Tonight was also my last day of work. Also unreal. My boss gave me a free steak dinner and told me that I would be back: "Everyone comes back." I wont be back. That I know at least. If I come back to California it will be with a teaching degree and a husband. If I come back to California, all else will have failed.



Anyway, just need to pack my life up into tiny boxes in the next two days, and try not to let the final emotional breakdown destroy me.

Tuesday, August 25, 2009

Four Days

This is what I did today, besides start a mini bidding war and lose $250.

And work.

And not pack.

Enjoy...I did.


Monday, August 24, 2009

Five Days




I missed six days. I am still home having an anxiety attack over how the packing is going to get done in four days. Leaving in one hour for a six hour trip to Los Angeles. 

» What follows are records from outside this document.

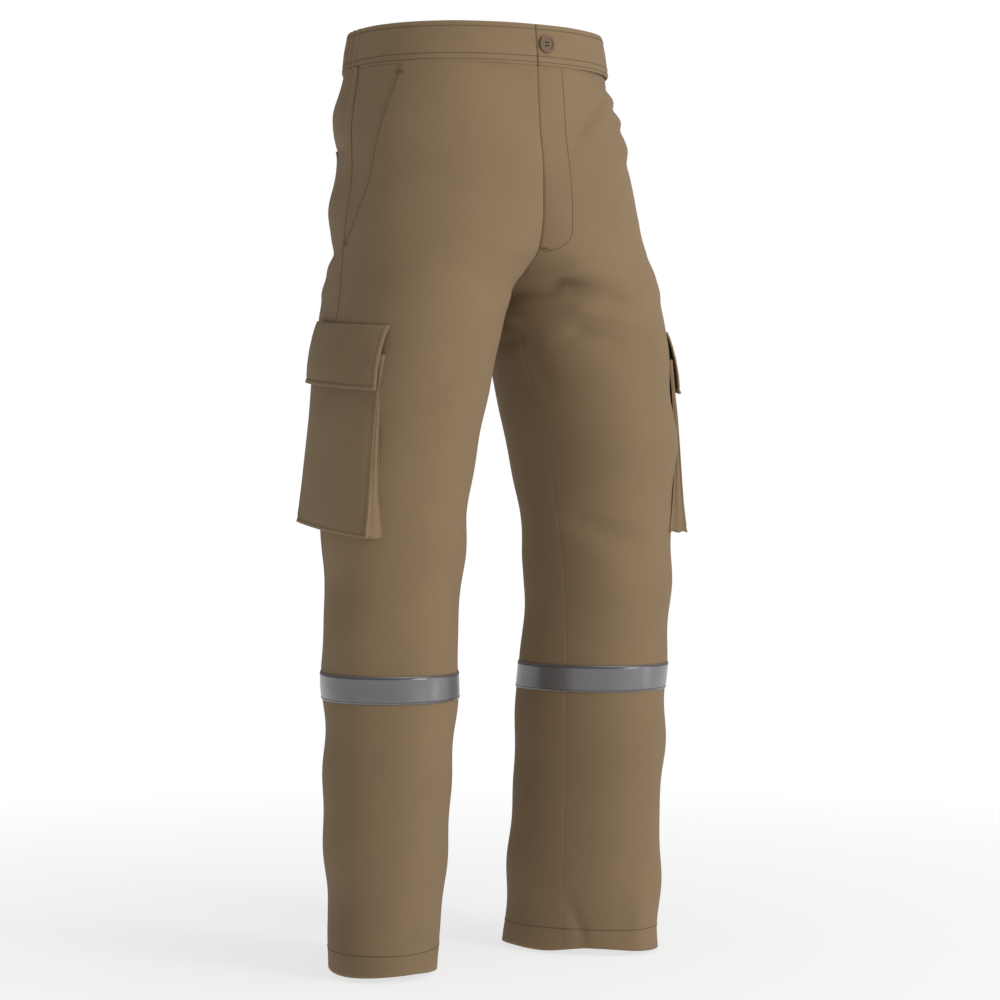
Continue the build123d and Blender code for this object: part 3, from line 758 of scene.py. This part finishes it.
def stitch(centre, normal, first):
    """One stitch as a small spindle of thread: its points, and its faces, whose numbers start at first."""
    forward = centre[-1] - centre[0]
    forward /= np.linalg.norm(forward)
    across = np.cross(normal, forward)
    points, faces = [], []
    for k, (_, size, lift) in enumerate(STITCH_SHAPE):
        for turn in np.arange(STITCH_SIDES) * 2 * math.pi / STITCH_SIDES:
            ring = math.cos(turn) * across[k] + (math.sin(turn) + lift) * normal[k]
            points.append(centre[k] + ring * STITCH_RADIUS * size)
    for a in range(first, first + len(points) - STITCH_SIDES, STITCH_SIDES):
        b = a + STITCH_SIDES
        for j in range(STITCH_SIDES):
            n = (j + 1) % STITCH_SIDES
            faces.append((a + j, a + n, b + n, b + j))
    faces.append(tuple(range(first, first + STITCH_SIDES))[::-1])
    faces.append(tuple(range(first + len(points) - STITCH_SIDES, first + len(points))))
    return points, faces


def stitch_row(name, paths, yarn=thread, blend=None):
    """Separate stitches along paths. A path is (points, normals)."""
    points, faces, uvs = [], [], []
    for path, normals in paths:
        steps = np.linalg.norm(np.diff(path, axis=0), axis=1)
        along = np.concatenate([[0], np.cumsum(steps)])
        for start in np.arange(0, along[-1] - STITCH_LENGTH, STITCH_PITCH):
            at = [start + STITCH_LENGTH * share for share, _, _ in STITCH_SHAPE]
            normal = spread(at, along, normals)
            normal /= np.linalg.norm(normal, axis=1, keepdims=True)
            more_points, more_faces = stitch(spread(at, along, path), normal, len(points))
            points += more_points
            faces += more_faces
            uvs += [(place, j * STITCH_RADIUS) for place in at for j in range(STITCH_SIDES)]
    piece = new_object(name, points, faces, np.array(uvs))
    piece.data.materials.append(yarn)
    if blend:
        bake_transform(piece)
    else:
        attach(piece, ROOT)


def column_path(grid, offset, last):
    """A line of points that keeps a fixed distance from a grid's first or last column, on the grid."""
    turn = slice(None, None, -1 if last else 1)
    rows, normals = grid[:, turn], grid_normals(grid)[:, turn]
    along = row_lengths(rows)
    points = [spread(offset, along[i], rows[i])[0] for i in range(len(rows))]
    outs = [spread(offset, along[i], normals[i])[0] for i in range(len(rows))]
    return np.array(points), np.array(outs)


def at_height(grid, values, height):
    """Values read off at the given height on each of a grid's columns."""
    return np.array([spread(height, grid[:, j, 2], values[:, j])[0] for j in range(grid.shape[1])])


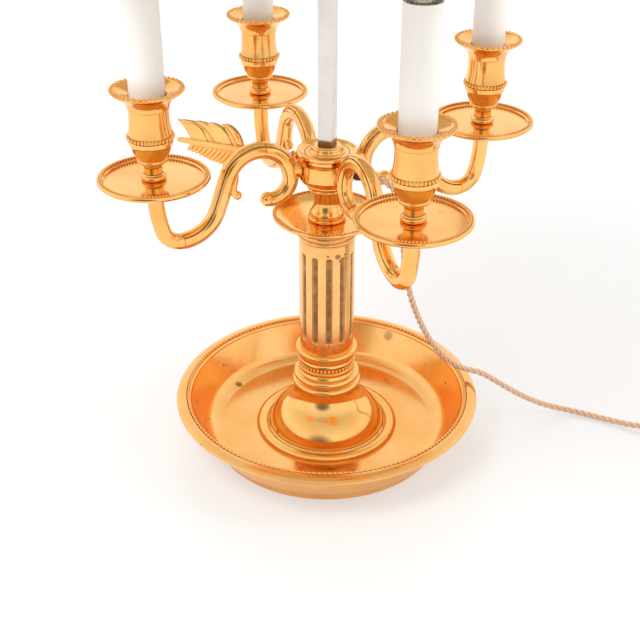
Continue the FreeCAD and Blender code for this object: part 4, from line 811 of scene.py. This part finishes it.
def fluted_column():
    half_step = math.pi * COLUMN_RADIUS / FLUTES
    half = FLUTE_WIDTH / 2
    one_side = [half * share for share in FLUTE_LINES] + [half * 1.12, half_step * 0.82]
    stops = [-stop for stop in reversed(one_side[1:])] + one_side
    end_rows = [half * (1 - math.cos(math.pi / 2 * k / FLUTE_END_ROWS)) for k in range(FLUTE_END_ROWS + 1)]
    heights = [*FOOT_ROWS, *(FLUTE_LOW + rise for rise in end_rows), *SHAFT_ROWS,
               *(FLUTE_HIGH - rise for rise in reversed(end_rows)), *TOP_ROWS]
    shape, recess = new_shape()
    rings = []
    for z, swell, shade_and_tarnish in [(z, 0.0, 0.0) for z in heights] + COLUMN_NECK:
        ring = []
        for flute in range(FLUTES):
            for around in stops:
                cut = flute_depth(around, z) if swell == 0 else 0.0
                angle = math.radians(FLUTE_PHASE + 360 / FLUTES * flute) + around / COLUMN_RADIUS
                r = (COLUMN_RADIUS + swell - FLUTE_DEPTH * cut) * MM
                vertex = shape.verts.new((r * math.cos(angle), r * math.sin(angle), z * MM))
                # Painted shade in the flutes, deepest at their middles
                vertex[recess] = max(shade_and_tarnish, min(1.0, cut * 1.15))
                ring.append(vertex)
        rings.append(ring)
    for z in (COLUMN_TOP, COLUMN_BOTTOM):
        ring = []
        for vertex in rings[0]:
            flat = Vector((vertex.co.x, vertex.co.y, 0)).normalized() * COLUMN_BORE * MM
            ring.append(shape.verts.new((flat.x, flat.y, z * MM)))
        rings.append(ring)
    for i, ring in enumerate(rings):
        skin(shape, ring, rings[(i + 1) % len(rings)])
    return fitted(closed(shape, "fluted_column", GILT_COLUMN, 50), "gilt_bronze", "lamp", "column")


fluted_column()
turned("collar_turning", [
    (TIE_BORE, 190, 0), (18.34, 190, 0), (18.34, COLUMN_TOP, 0), (22.74, COLUMN_TOP, 0), (25.14, 197, -28),
    (41.2, 203.6, 30), (42.4, 204.8, 40), (42.1, 206.4, 0), (41.6, 206.4, 0), (41.5, 205.5, 0),
    (39.8, 205.3, 0), (39.1, 204.9, -30), (29, COLLAR_TOP, 0), (TIE_BORE, COLLAR_TOP, 0),
], nodes=["collar_dish"])
beaded("collar_beads", bead_ring(40.5, 206.0, 88, 1.28, 0.7, 1.1))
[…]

My last drive down the five to L.A. thinking that it is home. The last time I will feel like I am being ripped from the womb and thrown into a vat of hot tar.

Six days to get out of Los Angeles unscathed. 

I feel a storm coming.

Anyway the wedding this weekend was beautiful.


Saturday, August 22, 2009

One Week




I am currently at my parents beautiful house (yes, again!) for the wedding of one of my oldest friends. One week left as a citizen of California. One week left of sleepless nights and selling my car and hoping upon hope that I don't lose it completely or make some kind of huge mistake.

Enough information.

I am just trying to post something every day before I leave. How do I feel? I feel excited today. I feel like I can handle it. Anyone ever read Steppenwolf? It used to be my favorite book but it has been so long. I understood from it that some people (Hesse is always pointing out that not all but SOME) are different, and usually mad somehow.  In Steppenwolf I remember understanding the struggle of the main guy to be between his animalistic self and the need to fit in with the society that disgusted him.  I am definitely some people. I am always struggling with becoming the fearless artist and crazy demon I know I am, and the very sweet, well mannered, harmless girl everyone knows and loves. Same with Demian. I think i am one of them, with the mark of Cain. Demonized a little. Not multiple personality but definitely f-ed up.

I digress.

Just relaxing tonight. Playing Myst on my fancy new Iphone and thinking about getting through the next seven days. Packing, selling the car, last days of work, last goodbyes, probably a lot of crying. I just need to keep my head on straight. It is so easy for me to lose it.

Goodbye Northern California
With any luck, I will be back when my animal self has settled down.